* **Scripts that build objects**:
-- Begin --

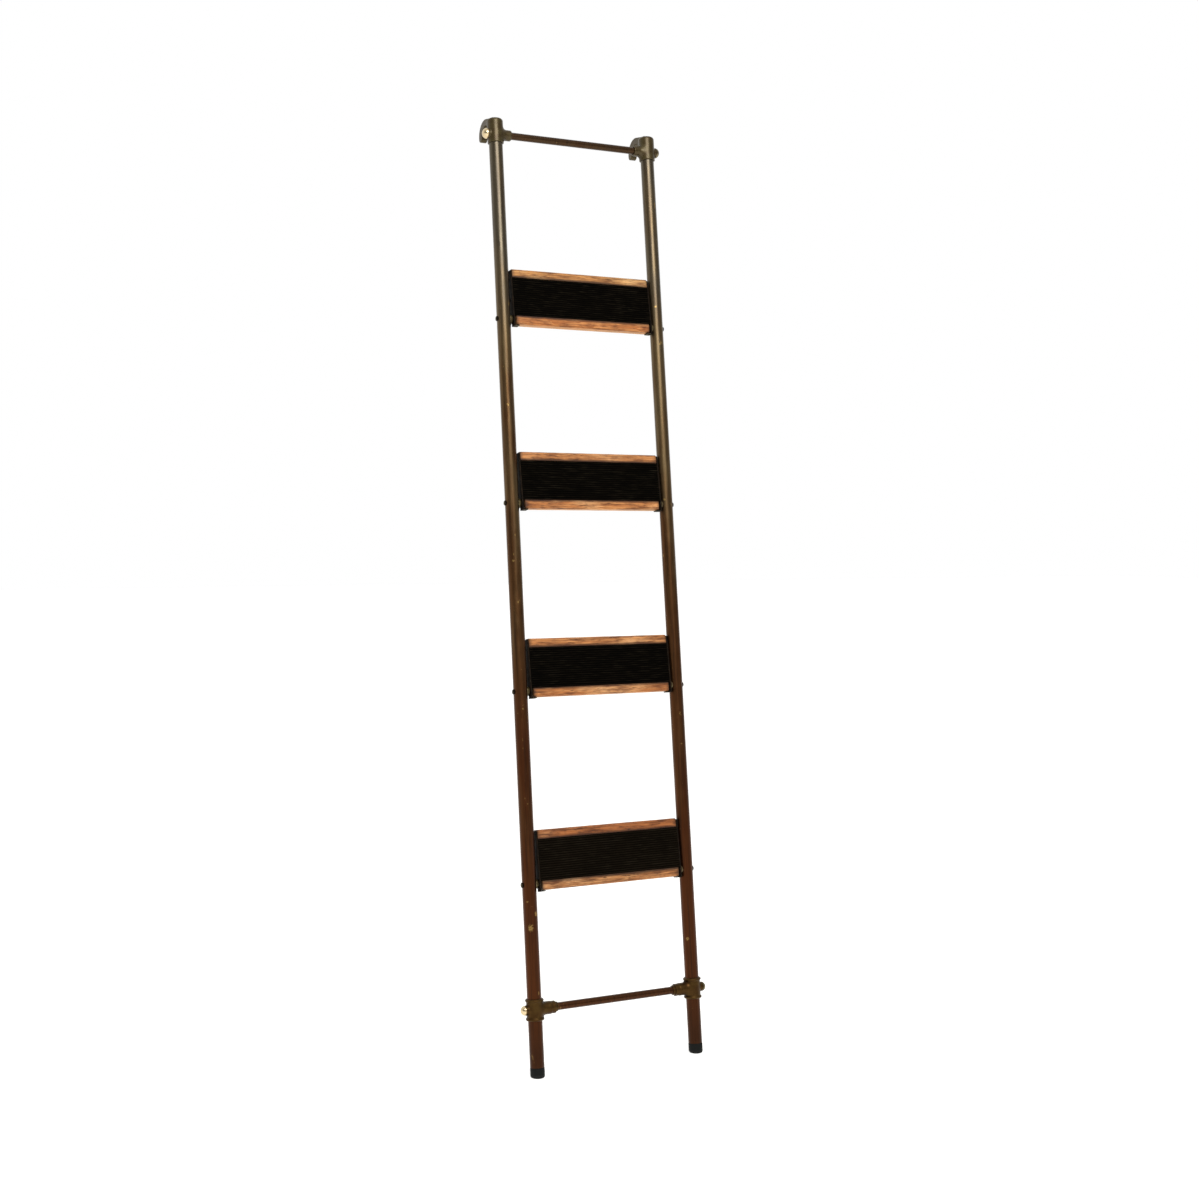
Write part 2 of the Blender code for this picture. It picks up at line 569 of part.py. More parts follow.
def build_saddle(index, label, side, frame):
    """The boss between a stile and a bracket, with the lug that the open step rests on."""
    name = f"step_{index}_saddle_{label}"
    root = TUBE_RADIUS / 2
    stile = (side * HALF_SPACING, 0, 0)
    mesh = cylinder_mesh(name, SADDLE_RADIUS, [(0, 0, root, SADDLE_END)])
    saddle = place(name, mesh, frame, stile, inward(side), "cast_bronze")
    offset = PLATE_BACK + LUG_RADIUS + FIT_GAP
    lug_y = LUG_REACH * math.sin(STEP_OPEN_ANGLE) + offset * math.cos(STEP_OPEN_ANGLE)
    lug_z = LUG_REACH * math.cos(STEP_OPEN_ANGLE) - offset * math.sin(STEP_OPEN_ANGLE)
    lug = cylinder_mesh(f"{name}_lug", LUG_RADIUS, [(0, 0, root, LUG_END)])
    lug_place = (stile[0], lug_y, lug_z)
    combine(saddle, place(lug.name, lug, frame, lug_place, inward(side)), "UNION")
    ends = sorted(side * (HALF_SPACING - inset) for inset in (root, SADDLE_END))
    web = box_mesh(f"{name}_web", (ends[0], -WEB_WIDTH / 2, -math.hypot(lug_y, lug_z)),
                   (ends[1], WEB_WIDTH / 2, 0))
    turn = math.atan2(lug_y, -lug_z)
    combine(saddle, place(web.name, web, frame, rotation=(turn, 0, 0)), "UNION")
    hole = cylinder_mesh(f"{name}_hole", BOLT_HOLE_RADIUS, [(0, 0, root - MM, SADDLE_END + MM)])
    combine(saddle, place(hole.name, hole, frame, stile, inward(side)), "DIFFERENCE")
    seat = cylinder_mesh(f"{name}_seat", TUBE_RADIUS + FIT_GAP,
                         [(0, 0, -3 * SADDLE_RADIUS, 3 * SADDLE_RADIUS)], TUBE_SEGMENTS)
    combine(saddle, place(seat.name, seat, frame, stile), "DIFFERENCE")


def build_step(index, height):
    """One folding step: what is fixed to the stiles, and what turns on the pivot bolts."""
    fixed = new_empty(f"step_{index}_fixed_frame", LADDER, (0, 0, height))
    turning = new_empty(f"step_{index}_pivot", LADDER, (0, 0, height), (-STEP_TILT, 0, 0))
    for label, side in SIDES.items():
        build_saddle(index, label, side, fixed)
        build_pivot_bolt(index, label, side, fixed)
        build_pivot_nut(index, label, side, fixed)
        build_bracket(index, label, side, turning)
    build_board(index, turning)
    half = HALF_SPACING - BOARD_INSET
    plate(f"step_{index}_mat", mat_outline(), 2 * half, turning, finish="black_rubber")


def build_ladder():
    """Every sub-part of the ladder."""
    top_seat = (TOP_ROD_HEIGHT, TOP_PAD_REACH, TOP_ROD_START)
    bottom_seat = (BOTTOM_ROD_HEIGHT, BOTTOM_PAD_REACH, BOTTOM_ROD_START)
    for label, side in SIDES.items():
        build_stile(label, side)
        build_foot(label, side)
        build_top_fitting(label, side)
        build_bottom_tee(label, side)
        build_rod_screw("top", label, side, top_seat, (TOP_DOME_RADIUS, TOP_DOME_HEIGHT))
        build_rod_screw("bottom", label, side, bottom_seat,
                        (BOTTOM_DOME_RADIUS, BOTTOM_DOME_HEIGHT))
    build_tie_rod("top", TOP_ROD_HEIGHT, TOP_ROD_START)
    build_tie_rod("bottom", BOTTOM_ROD_HEIGHT, BOTTOM_ROD_START)
    for index, height in enumerate(PIVOT_HEIGHTS, start=1):
        build_step(index, height)


clear_scene()
PIVOT_HEIGHTS = [FIRST_PIVOT_HEIGHT + i * STEP_PITCH for i in range(STEP_COUNT)]
PARTS = new_collection("ladder_shelf")
TOOLS = new_collection("cutters")
LADDER = new_empty("ladder_frame", location=(0, FOOT_LINE_Y, 0), rotation=(-LEAN, 0, 0))
build_ladder()
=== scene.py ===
"""Looks of the leaning ladder shelf: cast fittings, patinated tubes, wooden steps, ribbed mats.

Every piece is a closed surface worked out with numpy in the ladder's own frame (X across, Y
backward, Z up along the stiles) or in a step's own frame (origin on its pivot), and is then
placed in the row frame, in metres. A stile's own frame measures E from its axis towards the
middle of the ladder. Cast and bent pieces are skins of signed distance fields, so that their
fillets flow into each other; the other pieces are profiles carried round an axis, or sheets
over a grid.
"""

from __future__ import annotations

import json
import logging
import math
from collections.abc import Callable
from dataclasses import dataclass
from enum import Enum
from functools import cache

import bpy
import numpy as np
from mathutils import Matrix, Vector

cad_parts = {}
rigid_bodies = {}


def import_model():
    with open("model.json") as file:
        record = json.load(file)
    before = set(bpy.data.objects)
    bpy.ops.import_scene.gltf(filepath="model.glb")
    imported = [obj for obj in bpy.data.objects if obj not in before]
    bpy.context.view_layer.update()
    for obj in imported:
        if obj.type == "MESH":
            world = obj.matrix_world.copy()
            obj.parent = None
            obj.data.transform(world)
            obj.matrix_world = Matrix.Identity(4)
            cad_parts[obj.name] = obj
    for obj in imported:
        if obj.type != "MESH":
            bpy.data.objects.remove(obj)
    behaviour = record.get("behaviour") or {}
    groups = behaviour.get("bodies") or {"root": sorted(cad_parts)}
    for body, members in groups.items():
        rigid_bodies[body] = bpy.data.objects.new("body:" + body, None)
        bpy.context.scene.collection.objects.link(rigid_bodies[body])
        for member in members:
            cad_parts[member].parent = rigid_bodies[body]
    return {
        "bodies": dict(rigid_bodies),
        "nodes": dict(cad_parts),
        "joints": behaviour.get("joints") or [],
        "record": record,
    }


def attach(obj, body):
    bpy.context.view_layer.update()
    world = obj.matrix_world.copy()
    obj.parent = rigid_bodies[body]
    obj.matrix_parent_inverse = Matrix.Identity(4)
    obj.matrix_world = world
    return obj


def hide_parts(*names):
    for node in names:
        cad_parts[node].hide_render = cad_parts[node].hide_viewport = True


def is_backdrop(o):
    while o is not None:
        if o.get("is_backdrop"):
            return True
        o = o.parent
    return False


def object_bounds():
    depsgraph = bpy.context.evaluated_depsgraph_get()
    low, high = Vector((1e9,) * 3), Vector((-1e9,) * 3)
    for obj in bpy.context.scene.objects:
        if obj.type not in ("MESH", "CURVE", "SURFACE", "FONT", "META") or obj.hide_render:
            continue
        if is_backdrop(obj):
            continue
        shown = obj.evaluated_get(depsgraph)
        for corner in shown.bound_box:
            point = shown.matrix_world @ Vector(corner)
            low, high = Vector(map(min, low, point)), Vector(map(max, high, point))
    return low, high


LOG = logging.getLogger("ladder_shelf")
MM = 0.001
Array = np.ndarray
Colour = tuple[float, float, float]
Point = tuple[float, float, float]
Span = tuple[float, float]
Feed = dict[str | int, object]
Field = Callable[[Array], Array]
FLOAT = "NodeSocketFloat"
VECTOR = "NodeSocketVector"


class Side(Enum):
    """The two stiles, with the sign of X that each stands at."""

    LEFT = -1
    RIGHT = 1

    @property
    def label(self) -> str:
        """The side's word in piece and node names."""
        return self.name.lower()


class Level(Enum):
    """The two tie rods."""

    TOP = "top"
    BOTTOM = "bottom"


# ---------------------------------------------------------------- frames


@dataclass(frozen=True)
class Placing:
    """A lean about the X axis followed by a shift, from a piece's frame to the row frame."""

    lean: float
    origin: Point

    def place(self, points: Array) -> Array:
        """Place points in the row frame: Y and Z are turned by the lean, then shifted.

        Args:
            points: Points in the piece's frame, with the coordinates on the last axis.

        Returns:
            The same points in the row frame.
        """
        cos, sin = math.cos(self.lean), math.sin(self.lean)
        x, y, z = np.moveaxis(points, -1, 0)
        return np.stack([x, y * cos + z * sin, z * cos - y * sin], axis=-1) + self.origin


@dataclass(frozen=True)
class LadderFrame:
    """Where the ladder's parts are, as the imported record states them."""

    lean: float
    foot_line: float
    half_spacing: float
    step_tilt: float
    pivots: tuple[float, ...]
    bodies: tuple[str, ...]

    @classmethod
    def read(cls, frame: dict) -> LadderFrame:
        """Work the ladder's frame out from its joints and mounts.


        Returns:
            The lean of the stiles, the line of the feet, and the pivots along the stiles.
        """
        joints = frame["joints"]
        mounts = {mount["name"]: mount for mount in frame["record"]["mounts"]}
        sole = mounts["sole_left"]["pos_m"]
        first, last = joints[0]["pos_m"], joints[-1]["pos_m"]
        lean = math.atan2(last[1] - first[1], last[2] - first[2])
        face = mounts["step_1_tread_face"]["axis"]
        pivots = tuple(math.hypot(j["pos_m"][1] - sole[1], j["pos_m"][2]) for j in joints)
        bodies = tuple(joint["child"] for joint in joints)
        return cls(lean, sole[1], abs(sole[0]), math.atan2(face[2], -face[1]) - lean, pivots,
                   bodies)

    @property
    def root(self) -> Placing:
        """The ladder's own frame, with its origin between the feet."""
        return Placing(self.lean, (0.0, self.foot_line, 0.0))

    def pivot_point(self, index: int) -> Point:
        """The middle of a step's pivot line in the row frame."""
        x, y, z = self.root.place(np.array([0.0, 0.0, self.pivots[index]]))
        return float(x), float(y), float(z)

    def fixed_step(self, index: int) -> Placing:
        """The frame on a step's pivot that leans with the stiles."""
        return Placing(self.lean, self.pivot_point(index))

    def turning_step(self, index: int) -> Placing:
        """The frame on a step's pivot that turns with the step."""
        return Placing(self.lean + self.step_tilt, self.pivot_point(index))


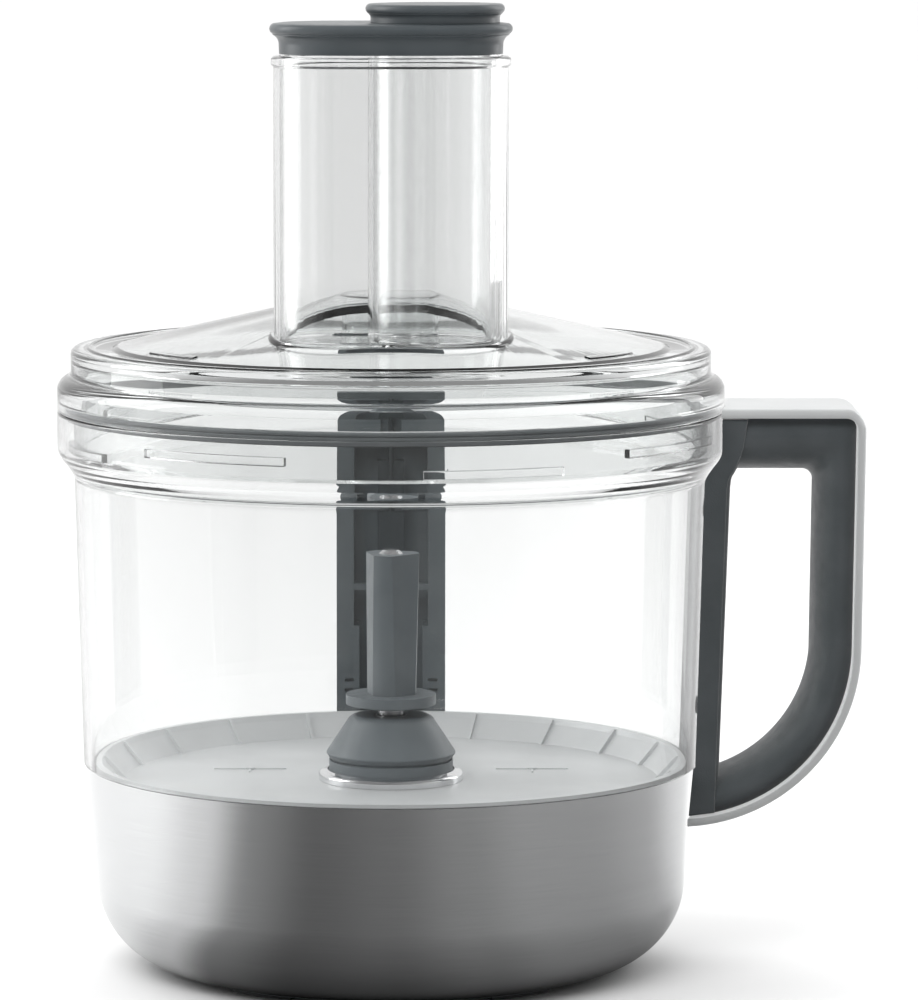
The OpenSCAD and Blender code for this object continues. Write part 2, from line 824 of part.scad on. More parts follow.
module pusher_cap() {
    color(slate)
        difference() {
            union() {
                stadium_prism(pusher_r + 0.2, cap_z, cap_top_z - 4.1);
                stadium_prism(pusher_r + 1.5, cap_top_z - 4.1, cap_top_z - 3.3);
                stadium_prism(pusher_r + 2.7, cap_top_z - 3.3, cap_top_z - 2.5);
                stadium_prism(cap_rim_r, cap_top_z - 2.5, cap_top_z - 0.8);
                stadium_prism(cap_rim_r - 0.5, cap_top_z - 0.8, cap_top_z);
            }
            difference() {
                stadium_prism(pusher_r, cap_z - 1, cap_z + 2);
                stadium_prism(pusher_r - pusher_wall, cap_z - 1, cap_z + 2);
            }
            small_axis() translate([0, 0, cap_z - 1]) cylinder(r = bore_r + 1.6, h = 3);
            small_axis() translate([0, 0, cap_z - 1]) cylinder(r = bore_r, h = 20);
        }
}

module small_pusher_body() {
    color(clear)
        small_axis()
            difference() {
                translate([0, 0, pusher_z]) cylinder(r = small_r, h = cap_top_z - pusher_z);
                translate([0, 0, pusher_z + pusher_wall]) cylinder(r = small_r - pusher_wall, h = 130);
            }
}

module small_pusher_cap() {
    color(slate)
        small_axis()
            rotate_extrude()
                polygon(concat(
                    [[0, cap_top_z - 3], [small_r - pusher_wall, cap_top_z - 3],
                        [small_r - pusher_wall, cap_top_z + 0.1],
                        [small_cap_r, cap_top_z + 0.1], [small_cap_r, small_cap_top_z - 4.1]],
                    [[small_cap_r + 0.4, small_cap_top_z - 3.3], [small_cap_r + 1.3, small_cap_top_z - 2.7]],
                    arc(small_rim_r, small_cap_top_z - 1.4, 1.1, -40, 60, 5),
                    [[small_cap_r, small_cap_top_z], [0, small_cap_top_z]]));
}

bowl();
floor_plate();
bowl_seal();
steel_skirt();
base_housing();
base_plate();
feet();
base_screws();
floor_screws();
hub_ring();
hub_base();
hub_cover();
upper_bush();
lower_bush();
shaft_seal();
drive_shaft();
circlip();
drive_pin();
drive_coupling();
coupling_screw();
drive_stem();
handle_grip();
handle_trim();
handle_screws();
rear_housing();
rear_screws();
interlock_rod();
interlock_spring();
lid_seal();
lid();
pusher_body();
pusher_cap();
small_pusher_body();
small_pusher_cap();
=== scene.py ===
import json
import math

import bmesh
import bpy
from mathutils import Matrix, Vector


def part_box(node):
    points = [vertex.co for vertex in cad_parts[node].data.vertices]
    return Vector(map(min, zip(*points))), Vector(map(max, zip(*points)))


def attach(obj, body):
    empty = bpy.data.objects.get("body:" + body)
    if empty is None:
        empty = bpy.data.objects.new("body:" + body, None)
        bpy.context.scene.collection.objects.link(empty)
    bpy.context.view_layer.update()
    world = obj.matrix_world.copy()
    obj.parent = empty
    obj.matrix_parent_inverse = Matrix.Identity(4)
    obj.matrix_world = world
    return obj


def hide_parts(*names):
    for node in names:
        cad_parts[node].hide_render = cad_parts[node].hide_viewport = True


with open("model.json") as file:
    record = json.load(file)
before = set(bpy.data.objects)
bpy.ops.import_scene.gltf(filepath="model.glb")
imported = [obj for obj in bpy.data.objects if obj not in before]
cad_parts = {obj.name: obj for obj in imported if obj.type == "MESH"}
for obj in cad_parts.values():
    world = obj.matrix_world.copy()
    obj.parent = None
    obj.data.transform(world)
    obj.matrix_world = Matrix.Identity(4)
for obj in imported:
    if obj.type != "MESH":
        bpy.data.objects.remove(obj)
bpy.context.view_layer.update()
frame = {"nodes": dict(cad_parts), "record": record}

# Everything here is in metres in the part's own frame: the drive axis is Z, the front
# faces -Y, the handle is at +X and the interlock housing is at +Y.
MM = 0.001


def mm(*values):
    """Millimetres to metres."""
    return tuple(v * MM for v in values)


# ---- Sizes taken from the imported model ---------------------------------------

BOWL_LOW, BOWL_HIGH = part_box("bowl")
COLLAR_R = BOWL_HIGH.x
SEAM_Z = BOWL_HIGH.z
SPIGOT_Z = BOWL_LOW.z
SKIRT_TOP_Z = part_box("steel_skirt")[1].z
SKIRT_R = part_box("steel_skirt")[1].x
TUBE_TOP_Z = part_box("lid")[1].z
CAP_LOW, CAP_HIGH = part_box("pusher_cap")
SMALL_CAP_TOP_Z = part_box("small_pusher_cap")[1].z
PUSHER_LOW, PUSHER_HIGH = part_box("pusher_body")
SMALL_LOW, SMALL_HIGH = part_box("small_pusher_body")
TUBE_Y = (PUSHER_LOW.y + PUSHER_HIGH.y) / 2
PUSHER_R = (PUSHER_HIGH.y - PUSHER_LOW.y) / 2
TUBE_C = (PUSHER_HIGH.x - PUSHER_LOW.x) / 2 - PUSHER_R
SMALL_X = (SMALL_LOW.x + SMALL_HIGH.x) / 2
SMALL_R = (SMALL_HIGH.x - SMALL_LOW.x) / 2
TRIM_LOW, TRIM_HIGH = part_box("handle_trim")
GRIP_LOW, GRIP_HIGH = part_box("handle_grip")
SEAL_LOW, SEAL_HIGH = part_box("lid_seal")
HUB_TOP_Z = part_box("hub_cover")[1].z
HUB_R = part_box("hub_base")[1].x


# ---- Mesh building -----------------------------------------------------------

# Degrees between the points of a rounded corner, at most
CORNER_STEP = 15
# How far a cutting solid runs on past a face
PAST = 2 * MM


def finish_mesh(name, bm, sharp=35):
    """A smooth-shaded object from bm, with edges over that angle kept sharp."""
    bmesh.ops.remove_doubles(bm, verts=bm.verts, dist=1e-7)
    bmesh.ops.dissolve_degenerate(bm, edges=bm.edges, dist=1e-7)
    bmesh.ops.recalc_face_normals(bm, faces=bm.faces)
    mesh = bpy.data.meshes.new(name)
    bm.to_mesh(mesh)
    bm.free()
    piece = bpy.data.objects.new(name, mesh)
    bpy.context.scene.collection.objects.link(piece)
    smooth(piece, sharp)
    return piece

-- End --

* **Aim**:
Look back at the entries above. Retype the line with "drive_shaft();", the line with "zip(*points))), Vector(map(max, zip(*points)))", and all lines in between.

* **Response**:
drive_shaft();
circlip();
drive_pin();
drive_coupling();
coupling_screw();
drive_stem();
handle_grip();
handle_trim();
handle_screws();
rear_housing();
rear_screws();
interlock_rod();
interlock_spring();
lid_seal();
lid();
pusher_body();
pusher_cap();
small_pusher_body();
small_pusher_cap();
=== scene.py ===
import json
import math

import bmesh
import bpy
from mathutils import Matrix, Vector


def part_box(node):
    points = [vertex.co for vertex in cad_parts[node].data.vertices]
    return Vector(map(min, zip(*points))), Vector(map(max, zip(*points)))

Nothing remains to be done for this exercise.